6. Realities and Hurdles in Enforcement
While the statutory mechanisms are robust, pursuing a hacker in the Philippines presents several practical legal hurdles:
- The Anonymity of Cybercriminals: Hackers routinely use Virtual Private Networks (VPNs) and proxy servers to conceal their real IP addresses, making digital tracking difficult.
- The "Money Mule" Dilemma: The GCash or bank accounts used to receive the stolen money often belong to "money mules"—individuals who sold their verified digital identities to syndicates for small sums, or who are completely unaware their identities were stolen to open fake accounts. Under the SIM Card Registration Act (RA 11934), tracking down registered owners has become more accessible, but digital wallet spoofing remains a challenge.
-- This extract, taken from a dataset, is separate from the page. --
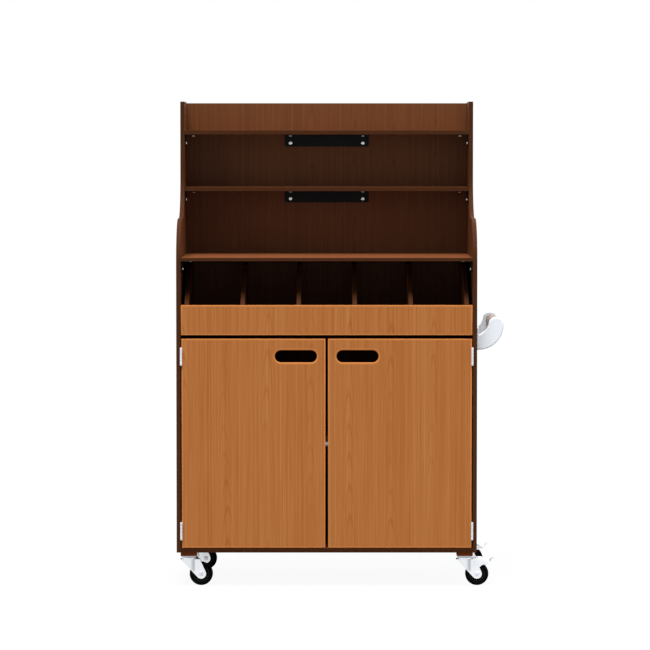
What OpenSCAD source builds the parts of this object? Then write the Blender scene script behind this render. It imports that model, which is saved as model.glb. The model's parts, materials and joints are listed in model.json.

- Platform Cooperation: Compelling global platforms like Meta to release specific IP logs or account metadata requires a formal court warrant (such as a Warrant to Disclose Computer Data or WCD under the Rule on Cybercrime Warrants), which takes substantial legal processing.
Conclusion
A hacked Facebook account used to solicit money is a multifaceted crime in the Philippines, severely penalized under the Cybercrime Prevention Act and the Revised Penal Code. For the legitimate account owner, immediate documentation and reporting are crucial to clear their name of any criminal or civil culpability. For the individuals defrauded, maintaining a strict chain of electronic evidence is paramount to tracking down the ultimate recipients of the funds through law enforcement machinery.